A metal ring of mass m and radius R is placed on a smooth horizontal table and is set rotating about axis, such that ring moves with constant speed. The tension in the ring is `(mv^(2))/(npiR)` Then the value of n is

To solve the problem, we will analyze the forces acting on a small segment of the metal ring and derive the expression for tension in the ring. ### Step-by-Step Solution: 1. **Understanding the Setup**: - We have a metal ring of mass \( m \) and radius \( R \) rotating on a smooth horizontal table. - The ring is moving with a constant speed \( v \). 2. **Consider a Small Segment of the Ring**: - Let’s take a small segment of the ring with mass \( dm \) and angle \( d\theta \). - The total mass of the ring is distributed uniformly along its circumference. 3. **Components of Tension**: - The tension \( T \) in the ring has two components acting on the small segment: - The radial components \( T \sin d\theta \) (towards the center). - The tangential components \( T \cos d\theta \) (which cancel out due to symmetry). 4. **Centripetal Force Requirement**: - The radial components of tension provide the necessary centripetal force for the segment: \[ 2T \sin d\theta = dm \frac{v^2}{R} \] 5. **Using Small Angle Approximation**: - For small angles, \( \sin d\theta \approx d\theta \).

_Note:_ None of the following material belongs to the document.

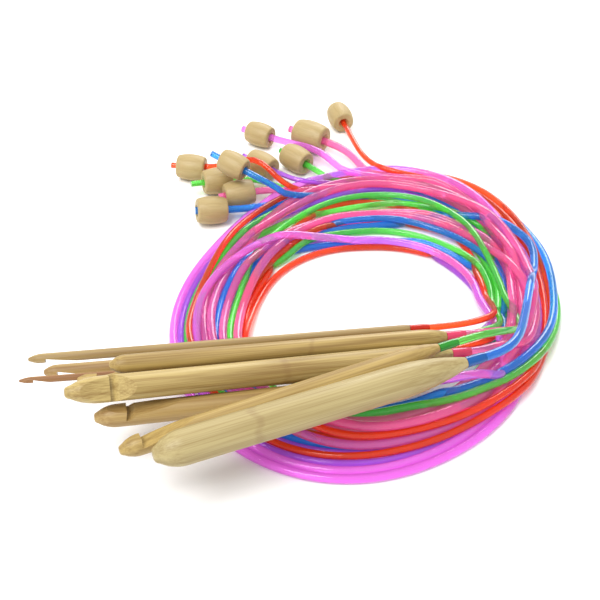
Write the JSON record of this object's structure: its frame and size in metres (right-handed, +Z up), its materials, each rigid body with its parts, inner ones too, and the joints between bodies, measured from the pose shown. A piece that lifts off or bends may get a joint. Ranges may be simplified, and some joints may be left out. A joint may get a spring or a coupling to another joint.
{
  "type": "cabled afghan crochet hook set",
  "caption": "Bamboo crochet hooks, each with a long flexible plastic tube ending in a wooden bead; the tubes are wound together in one loose coil.",
  "frame": {"origin": "on the table under the middle of the wooden pieces and tube ends (the hooks, beads and stretched tube ends), measured without the free tubes", "axes": "+Z up from the table; +X from the hook tips towards the tube ends; +Y from the hooks towards the beads"},
  "size_m": [0.1685, 0.2065, 0.0313],
  "materials": {
    "bamboo": "satin",
    "bead_wood": "satin",
    "tube_mixed": "gloss",
    "tube_violet": "gloss",
    "tube_red": "gloss",
    "tube_green": "gloss",
    "tube_blue": "gloss",
    "tube_pink": "gloss",
    "tube_magenta": "gloss"
  },
  "bodies": {
    "coil": {"cord_coil": "tube_mixed", "sleeve_2mm": "tube_violet", "lead_2mm": "tube_violet", "tail_2mm": "tube_violet", "sleeve_3mm": "tube_red", "lead_3mm": "tube_red", "tail_3mm": "tube_red", "sleeve_3_5mm": "tube_red", "lead_3_5mm": "tube_red", "tail_3_5mm": "tube_red", "sleeve_4mm": "tube_green", "lead_4mm": "tube_green", "tail_4mm": "tube_green", "sleeve_4_5mm": "tube_blue", "lead_4_5mm": "tube_blue", "tail_4_5mm": "tube_blue", "sleeve_5_5mm": "tube_pink", "lead_5_5mm": "tube_pink", "tail_5_5mm": "tube_pink", "sleeve_6mm": "tube_green", "lead_6mm": "tube_green", "tail_6mm": "tube_green", "sleeve_6_5mm": "tube_magenta", "lead_6_5mm": "tube_magenta", "tail_6_5mm": "tube_magenta", "sleeve_7_5mm": "tube_pink", "lead_7_5mm": "tube_pink", "tail_7_5mm": "tube_pink", "sleeve_10mm": "tube_blue", "lead_10mm": "tube_blue", "tail_10mm": "tube_blue"},
    "hook_2mm": {"hook_2mm": "bamboo"},
    "bead_2mm": {"bead_2mm": "bead_wood"},
    "hook_3mm": {"hook_3mm": "bamboo"},
    "bead_3mm": {"bead_3mm": "bead_wood"},
    "hook_3_5mm": {"hook_3_5mm": "bamboo"},
    "bead_3_5mm": {"bead_3_5mm": "bead_wood"},
    "hook_4mm": {"hook_4mm": "bamboo"},
    "bead_4mm": {"bead_4mm": "bead_wood"},
    "hook_4_5mm": {"hook_4_5mm": "bamboo"},
    "bead_4_5mm": {"bead_4_5mm": "bead_wood"},
    "hook_5_5mm": {"hook_5_5mm": "bamboo"},
    "bead_5_5mm": {"bead_5_5mm": "bead_wood"},
    "hook_6mm": {"hook_6mm": "bamboo"},
    "bead_6mm": {"bead_6mm": "bead_wood"},
    "hook_6_5mm": {"hook_6_5mm": "bamboo"},
    "bead_6_5mm": {"bead_6_5mm": "bead_wood"},
    "hook_7_5mm": {"hook_7_5mm": "bamboo"},
    "bead_7_5mm": {"bead_7_5mm": "bead_wood"},
    "hook_10mm": {"hook_10mm": "bamboo"},
    "bead_10mm": {"bead_10mm": "bead_wood"}
  },
  "joints": [
    {"name": "spin_2mm", "type": "hinge", "parent": "coil", "child": "hook_2mm", "pos_m": [0.04433, -0.04693, 0.00793], "axis": [0.9768, 0.1916, -0.0958], "range_deg": [-90, 90]},
    {"name": "slide_2mm", "type": "slide", "parent": "coil", "child": "bead_2mm", "axis": [0.7559, -0.6547, 0], "range_m": [-0.0038, 0.002]},
    {"name": "spin_3mm", "type": "hinge", "parent": "coil", "child": "hook_3mm", "pos_m": [0.04784, -0.03853, 0.01059], "axis": [0.9868, 0.1563, -0.0419], "range_deg": [-90, 90]},
    {"name": "slide_3mm", "type": "slide", "parent": "coil", "child": "bead_3mm", "axis": [0.2656, -0.9641, 0], "range_m": [-0.0016, 0.002]},
    {"name": "spin_3_5mm", "type": "hinge", "parent": "coil", "child": "hook_3_5mm", "pos_m": [0.05132, -0.04797, 0.00971], "axis": [0.9764, 0.1969, -0.0889], "range_deg": [-90, 90]},
    {"name": "slide_3_5mm", "type": "slide", "parent": "coil", "child": "bead_3_5mm", "axis": [0.9866, -0.1633, 0], "range_m": [-0.002, 0.001]},
    {"name": "spin_4mm", "type": "hinge", "parent": "coil", "child": "hook_4mm", "pos_m": [0.05407, -0.04231, 0.00956], "axis": [0.9829, 0.1751, -0.0576], "range_deg": [-90, 90]},
    {"name": "slide_4mm", "type": "slide", "parent": "coil", "child": "bead_4mm", "axis": [0.7254, -0.6884, 0], "range_m": [-0.0024, 0.002]},
    {"name": "spin_4_5mm", "type": "hinge", "parent": "coil", "child": "hook_4_5mm", "pos_m": [0.05211, -0.0515, 0.00732], "axis": [0.9577, 0.2459, -0.1495], "range_deg": [-90, 90]},
    {"name": "slide_4_5mm", "type": "slide", "parent": "coil", "child": "bead_4_5mm", "axis": [0.853, -0.4885, -0.184], "range_m": [-0.004, 0.002]},
    {"name": "spin_5_5mm", "type": "hinge", "parent": "coil", "child": "hook_5_5mm", "pos_m": [0.05822, -0.04532, 0.01392], "axis": [0.9661, 0.2319, -0.1132], "range_deg": [-90, 90]},
    {"name": "slide_5_5mm", "type": "slide", "parent": "coil", "child": "bead_5_5mm", "axis": [0.9527, 0.304, 0], "range_m": [-0.0004, 0.0008]},
    {"name": "spin_6mm", "type": "hinge", "parent": "coil", "child": "hook_6mm", "pos_m": [0.05407, -0.05776, 0.02124], "axis": [0.9191, 0.3939, 0.0087], "range_deg": [-90, 90]},
    {"name": "slide_6mm", "type": "slide", "parent": "coil", "child": "bead_6mm", "axis": [0.9437, 0.3213, -0.0785], "range_m": [-0.004, 0.0015]},
    {"name": "spin_6_5mm", "type": "hinge", "parent": "coil", "child": "hook_6_5mm", "pos_m": [0.0443, -0.06436, 0.01282], "axis": [0.9758, 0.2074, -0.0698], "range_deg": [-90, 90]},
    {"name": "slide_6_5mm", "type": "slide", "parent": "coil", "child": "bead_6_5mm", "axis": [0.8695, -0.4939, 0], "range_m": [-0.0024, 0.002]},
    {"name": "spin_7_5mm", "type": "hinge", "parent": "coil", "child": "hook_7_5mm", "pos_m": [0.05931, -0.05168, 0.01267], "axis": [0.9533, 0.268, -0.1392], "range_deg": [-90, 90]},
    {"name": "slide_7_5mm", "type": "slide", "parent": "coil", "child": "bead_7_5mm", "axis": [0.848, -0.5299, 0], "range_m": [-0.0028, 0.002]},
    {"name": "spin_10mm", "type": "hinge", "parent": "coil", "child": "hook_10mm", "pos_m": [0.06132, -0.06414, 0.02168], "axis": [0.9223, 0.3858, -0.0227], "range_deg": [-90, 90]},
    {"name": "slide_10mm", "type": "slide", "parent": "coil", "child": "bead_10mm", "axis": [0.9609, 0.2396, -0.1392], "range_m": [-0.0015, 0.0003]}
  ]
}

Thus, we can rewrite the equation as: \[ 2T d\theta = dm \frac{v^2}{R} \] 6. **Finding the Mass of the Segment**: - The mass \( dm \) of the small segment can be expressed as: \[ dm = \frac{m}{2\pi} \cdot d\theta \] - This is because the total mass \( m \) is distributed uniformly over the circumference \( 2\pi R \). 7. **Substituting \( dm \) into the Equation**: - Substituting \( dm \) into the centripetal force equation gives: \[ 2T d\theta = \left(\frac{m}{2\pi} d\theta\right) \frac{v^2}{R} \] 8. **Canceling \( d\theta \)**: - We can cancel \( d\theta \) from both sides (assuming \( d\theta \neq 0 \)): \[ 2T = \frac{m v^2}{2\pi R} \] 9. **Solving for Tension \( T \)**: - Rearranging the equation gives: \[ T = \frac{m v^2}{4\pi R} \] 10. **Comparing with Given Tension**: - The problem states that the tension is given by: \[ T = \frac{m v^2}{n \pi R} \] - Equating the two expressions for tension: \[ \frac{m v^2}{4\pi R} = \frac{m v^2}{n \pi R} \] 11. **Finding \( n \)**: - By comparing the coefficients, we find: \[ n = 4 \] ### Final Answer: The value of \( n \) is \( 4 \).